MC: I read in the press text for your exhibition that you have always admired landscape photographers like Ansel Adams. And critics often point to traditions like Land Art, cyanotype photography, or even John Cage’s embrace of chance as useful parallels to understanding your practice. I wanted to ask you, from your perspective, which cultural, artistic, or philosophical references have been most meaningful in shaping your practice, and also where do you feel you diverge from those very same lineages?
SF: Yes, Ansel Adams was a big inspiration for me, both in his practice of working and living in nature, as well as the meaningful resonance it had in protecting national parks and raising awareness of the beauty of our landscapes.
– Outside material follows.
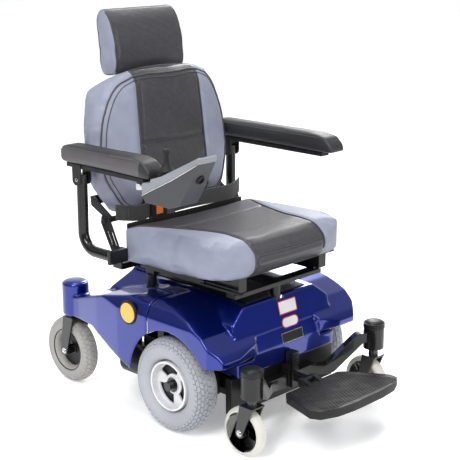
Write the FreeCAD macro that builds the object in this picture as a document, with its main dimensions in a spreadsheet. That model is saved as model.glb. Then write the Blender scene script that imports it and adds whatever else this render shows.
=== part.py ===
import FreeCAD, Part
import math
import os
import Sketcher
from FreeCAD import Placement, Rotation, Vector

# Power wheelchair.  The base is built with y = 0 at the drive axle, and origin_shift then moves
# everything so that the row's origin lies on the floor, in the middle of the chair's length.
# The chair faces -Y, +X is the occupant's left, and +Z is up.  Pieces that come in pairs are
# built on the left side and mirrored.  The backrest's pieces are built upright about the recline
# pivot and leant back by their placement.

SIZES = {
    # the row's frame
    "origin_shift": -63.9,
    # clearances
    "running_gap": 0.05,
    "face_gap": 0.5,
    "panel_gap": 0.6,
    # drive wheels
    "drive_track_half": 260.0,
    "drive_radius": 130.0,
    "drive_tyre_width": 82.0,
    "drive_tyre_shoulder": 24.0,
    "drive_seat_radius": 68.0,
    "drive_rim_width": 66.0,
    "rim_wall": 6.0,
    "rim_web": 6.0,
    "rim_web_offset": 6.0,
    "rim_window_inner": 29.0,
    "rim_window_outer": 56.0,
    "rim_window_angle": 82.0,
    "hub_radius": 22.0,
    "hub_inner_length": 48.0,
    "hub_face": 16.0,
    "hub_knob_radius": 13.0,
    "hub_knob_length": 20.0,
    "drive_axle_radius": 10.0,
    "drive_axle_reach": 2.0,
    # gear motors and freewheel levers
    "motor_offset": 175.0,
    "motor_radius": 36.0,
    "motor_height": 100.0,
    "motor_front": 45.0,
    "motor_rear": 290.0,
    "motor_boss_radius": 11.0,
    "motor_boss_y": 262.0,
    "gearbox_inner": 142.0,
    "gearbox_outer": 205.0,
    "gearbox_half_depth": 45.0,
    "gearbox_low": 78.0,
    "gearbox_high": 160.0,
    "lever_pin_radius": 4.0,
    "lever_pin_length": 9.0,
    "lever_thickness": 4.0,
    "lever_length": 62.0,
    "lever_width": 12.0,
    # casters: the swivel axis, the wheel and the fork
    "front_pivot_x": 249.0,
    "front_pivot_y": -264.0,
    "front_trail": 22.0,
    "front_wheel_radius": 66.0,
    "front_tyre_depth": 14.0,
    "front_tyre_width": 32.0,
    "front_stem_radius": 8.0,
    "front_barrel_radius": 29.0,
    "front_barrel_low": 164.0,
    "front_barrel_high": 224.0,
    "front_cap_height": 14.0,
    "rear_pivot_x": 235.0,
    "rear_pivot_y": 452.0,
    "rear_trail": 22.0,
    "rear_wheel_radius": 98.0,
    "rear_tyre_depth": 34.0,
    "rear_tyre_width": 50.0,
    "rear_stem_radius": 10.0,
    "rear_barrel_radius": 22.0,
    "rear_barrel_low": 213.5,
    "rear_barrel_high": 300.0,
    "caster_axle_radius": 5.0,
    "caster_wheel_gap": 6.0,
    "fork_plate": 5.0,
    "fork_side_gap": 3.0,
    "fork_half_depth": 22.0,
    "fork_foot_radius": 13.0,
    "stem_end_gap": 3.0,
    # base frame
    "rail_inner": 110.0,
    "rail_outer": 135.0,
    "rail_low": 92.0,
    "rail_high": 130.0,
    "frame_front": -150.0,
    "frame_rear": 330.0,
    "transom_half": 205.0,
    "transom_thickness": 22.0,
    "transom_low": 64.0,
    "transom_high": 165.0,
    "seat_beam_low": 236.0,
    "seat_beam_high": 262.0,
    "seat_beam_half": 185.0,
    "beam_depth": 25.0,
    "rear_arm_low": 226.0,
    "rear_arm_high": 256.0,
    # front caster arms
    "arm_root_x": 30.0,
    "arm_angle": 29.6,
    "arm_low_height": 118.0,
    "arm_high_height": 198.0,
    "arm_depth": 28.0,
    "arm_thickness": 26.0,
    "arm_bend_start": 118.0,
    "arm_bend_end": 208.0,
    "root_low": 100.0,
    "root_high": 136.0,
    "root_inner": 22.0,
    "root_outer": 100.0,
    "root_front": -182.0,
    # batteries, tray and power module
    "tray_half": 108.0,
    "tray_wall": 4.0,
    "tray_low": 60.0,
    "tray_high": 150.0,
    "tray_front": -126.0,
    "tray_rear": 312.0,
    "battery_length": 196.0,
    "battery_depth": 130.0,
    "battery_height": 160.0,
    "battery_front": -116.0,
    "battery_spacing": 10.0,
    "module_half": 70.0,
    "module_front": 195.0,
    "module_length": 100.0,
    "module_height": 48.0,
    # shroud
    "shroud_wall": 4.0,
    "shroud_half_width": 292.0,
    "arch_radius": 150.0,
    "arch_depth": 88.0,
    "deck_height": 350.0,
    "pod_inner": 190.0,
    "pod_front": 80.0,
    "pod_gap": 0.8,
    "cover_radius": 38.0,
    "cover_top": 310.0,
    "post_hole_radius": 19.0,
    "deck_panel_half": 118.0,
    "deck_panel_front": -118.0,
    "deck_panel_rear": 232.0,
    "deck_panel_thickness": 3.0,
    "reflector_radius": 28.0,
    "reflector_thickness": 5.0,
    "reflector_y": 152.0,
    "reflector_z": 300.0,
    # seat posts and the fixed seat base
    "post_radius": 14.0,
    "front_post_y": -115.0,
    "rear_post_x": 165.0,
    "rear_post_y": 198.0,
    "post_top": 372.0,
    "seat_base_height": 12.0,
    "seat_base_width": 34.0,
    "slide_x": 160.0,
    "slide_half_width": 12.0,
    "slide_height": 8.0,
    "slide_front": -125.0,
    "slide_rear": 236.0,
    "slide_gap": 0.3,
    # seat frame and cushion
    "upper_rail_half_width": 15.0,
    "seat_rear": 222.0,
    "seat_bottom_rear": 418.0,
    "seat_bottom_front": 435.0,
    "seat_front": -172.0,
    "seat_half_width": 252.0,
    "seat_rear_half": 245.0,
    "seat_front_half": 133.0,
    "seat_top": 528.0,
    "pan_thickness": 5.0,
    "pan_half": 212.0,
    "cushion_gap": 0.5,
    # recline brackets, backrest and headrest
    "recline_y": 290.0,
    "recline_z": 523.0,
    "recline_angle": 6.8,
    "bracket_inner": 247.0,
    "bracket_thickness": 5.0,
    "recline_pin_radius": 6.0,
    "back_tube_radius": 8.0,
    "back_front": -38.0,
    "back_rear": 72.0,
    "back_bottom": 12.0,
    "back_top": 397.0,
    "back_top_rear": 362.0,
    "back_half_width": 253.0,
    "back_bottom_half": 202.0,
    "back_top_half": 196.0,
    "back_plate": 5.0,
    "back_arm_x": 228.0,
    "back_panel_half": 150.0,
    "back_panel_top": 335.0,
    "rod_radius": 6.0,
    "rod_x": 55.0,
    "rod_y": 50.0,
    "rod_bottom": 262.0,
    "guide_wall": 4.0,
    "guide_bottom": 250.0,
    "guide_top": 378.0,
    "guide_gap": 0.3,
    "headrest_half": 134.0,
    "headrest_front": 26.0,
    "headrest_rear": 106.0,
    "headrest_bottom": 386.0,
    "headrest_height": 186.0,
    # armrests
    "arm_x": 291.0,
    "arm_post_radius": 15.0,
    "arm_post_y": 335.0,
    "arm_post_bend": 50.0,
    "arm_leg_z": 443.0,
    "arm_leg_front": 214.0,
    "arm_pivot_z": 640.0,
    "arm_pin_radius": 5.0,
    "arm_ear": 4.0,
    "arm_ear_gap": 0.4,
    "arm_rail_low": 672.0,
    "arm_rail_height": 12.0,
    "arm_rail_half": 16.0,
    "right_rail_front": 66.0,
    "left_rail_front": -40.0,
    "arm_rail_rear": 380.0,
    "pad_low": 684.5,
    "pad_height": 54.0,
    "pad_half": 32.5,
    "right_pad_front": 31.0,
    "left_pad_front": -85.0,
    "pad_rear": 390.0,
    # controller
    "case_half": 32.5,
    "case_rear": 54.0,
    "link_y": 95.0,
    "link_radius": 12.0,
    "link_low": 650.0,
    "link_top": 667.0,
    "link_pin_radius": 5.0,
    "stick_y": -5.0,
    "stick_pivot_z": 700.0,
    "stick_top": 770.0,
    "stick_well_radius": 24.5,
    "stick_well_floor": 686.0,
    "ring_outer": 22.0,
    "ring_inner": 14.0,
    "ring_thickness": 6.0,
    "panel_angle": 26.2,
    "button_radius": 7.0,
    "button_gap": 0.3,
    "button_y": -92.0,
    "button_z": 741.4,
    "button_proud": 2.5,
    "button_depth": 6.0,
    # lap belt
    "belt_thickness": 3.0,
    "belt_low": 518.0,
    "belt_width": 48.0,
    "belt_y": 231.0,
    "belt_end": 243.0,
    "buckle_left": -78.0,
    "buckle_length": 56.0,
    "buckle_front": 225.5,
    "buckle_depth": 15.0,
    "tongue_length": 34.0,
    "buckle_button_half": 12.0,
    # footrest
    "footrest_width": 26.0,
    "footrest_y": -180.0,
    "footrest_post_low": 98.0,
    "footrest_post_top": 198.0,
    "receiver_cheek": 4.0,
    "receiver_low": 100.0,
    "receiver_high": 162.0,
    "hinge_y": -236.0,
    "hinge_z": 131.0,
    "hinge_radius": 9.0,
    "hinge_pin_radius": 4.0,
    "hinge_half": 30.0,
    "footplate_rear": -251.0,
    "footplate_front": -443.0,
    "footplate_rear_half": 106.0,
    "footplate_front_half": 168.0,
    "footplate_thickness": 22.0,
    "footplate_top": 128.0,
    "footplate_tilt": 5.0,
}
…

Robert Smithson was a big influence, specifically his “site/non-site” works, and his trailblazing in turning outwards to collaborate with landscapes. Fischli and Weiss, as I said, for their multimedia approach and dynamic interests, as well as their underlying philosophical commentary.
MC: It sounds like you’re drawn to artists who maintained openness and multiplicity in their practice. What, for you, is the danger when art becomes too narrowly focused or codified?
SF: Robert Irwin is a good example of an artist whose early work I really love — the search for reasons to make art through both experience and philosophy — but then it turns to such a focused point later on in both material and subject that it loses the original life in a way. Same for a lot of the Light and Space artists – the radical and immaterial approach was so refreshing and exciting and influential, but later on it manifested in very material- and production-heavy projects. This reification of the avant-garde is something so many great artists have a problem with from my perspective. I guess it’s not a problem if they shift goals to making money, but that’s why I really respect someone like Andy Goldsworthy – even though the aesthetics I don’t always identify with – his work has remained true to itself/himself – and that justifies my earlier point that time in nature keeps you and the work pure.